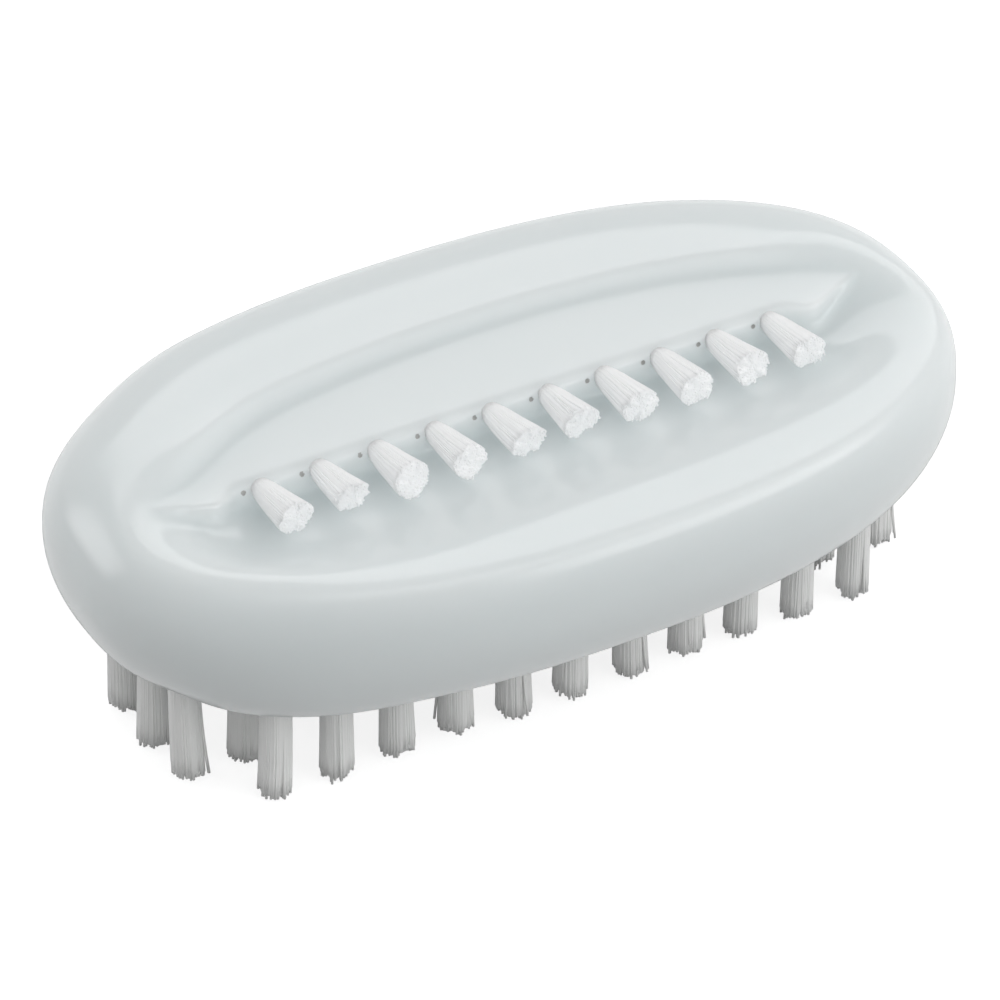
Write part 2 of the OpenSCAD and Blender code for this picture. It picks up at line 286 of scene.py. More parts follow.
def round_cut(beside, across, along, radius, depth):
    """Signed distance to a round hole along a short tuft's direction."""
    cut = np.maximum(np.sqrt(beside * beside + across * across) - radius, -along - depth)
    return np.maximum(cut, along - UPPER_REACH)


def lower_cuts(x, y, z):
    """Signed distances to the nearest lower hole and to the slot of its anchor."""
    row = np.clip(np.round(y / PITCH), -MIDDLE_ROW, MIDDLE_ROW)
    half = ROW_HALVES[(row + MIDDLE_ROW).astype(int)]
    dx, dy = x - np.clip(np.round(x / PITCH), -half, half) * PITCH, y - row * PITCH
    deep = z - UNDERSIDE - HOLE_DEPTH
    hole = np.maximum(np.sqrt(dx * dx + dy * dy) - HOLE_R, deep)
    slot = np.maximum(np.maximum(np.abs(dx) - SLOT_HALF[0], np.abs(dy) - SLOT_HALF[1]), deep)
    return hole, slot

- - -

From the first line above through the line that contains "return np.maximum(cut, along", quote each line exactly. Output nothing more.

» **Completed task**:
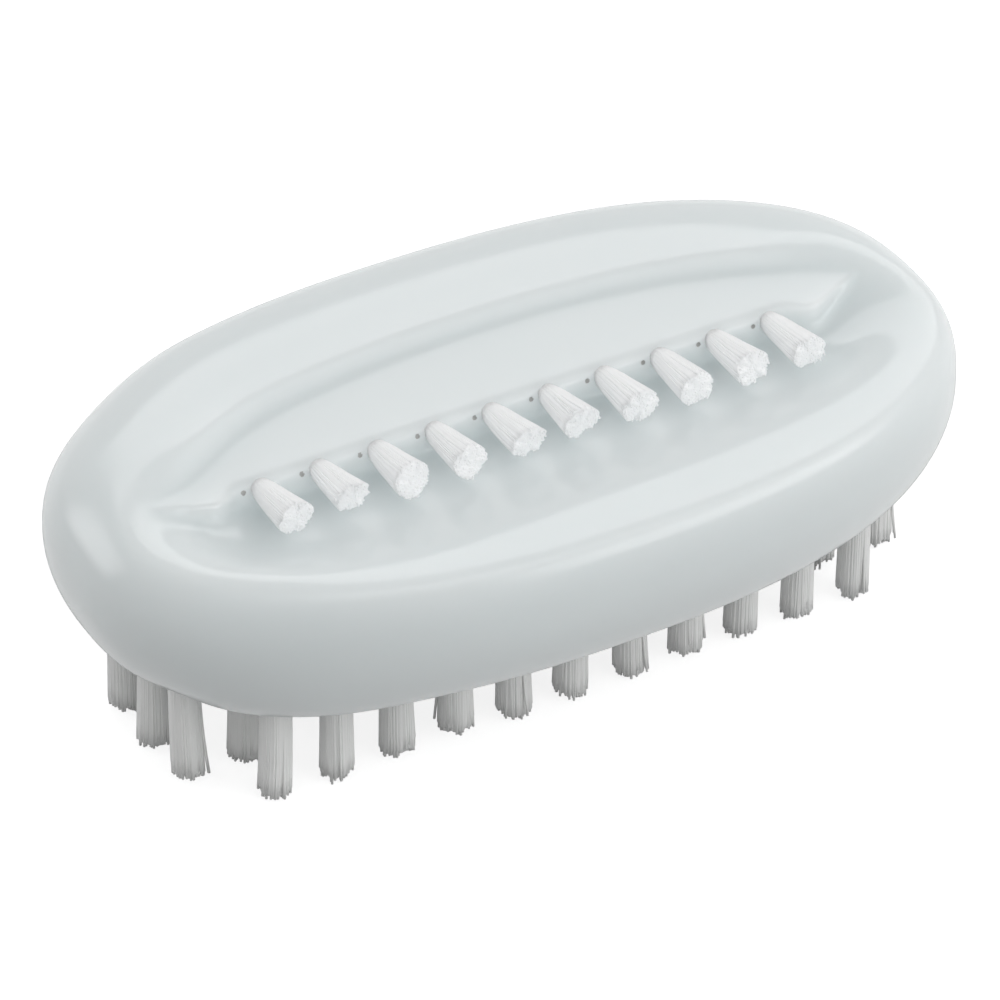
Write part 2 of the OpenSCAD and Blender code for this picture. It picks up at line 286 of scene.py. More parts follow.
def round_cut(beside, across, along, radius, depth):
    """Signed distance to a round hole along a short tuft's direction."""
    cut = np.maximum(np.sqrt(beside * beside + across * across) - radius, -along - depth)
    return np.maximum(cut, along - UPPER_REACH)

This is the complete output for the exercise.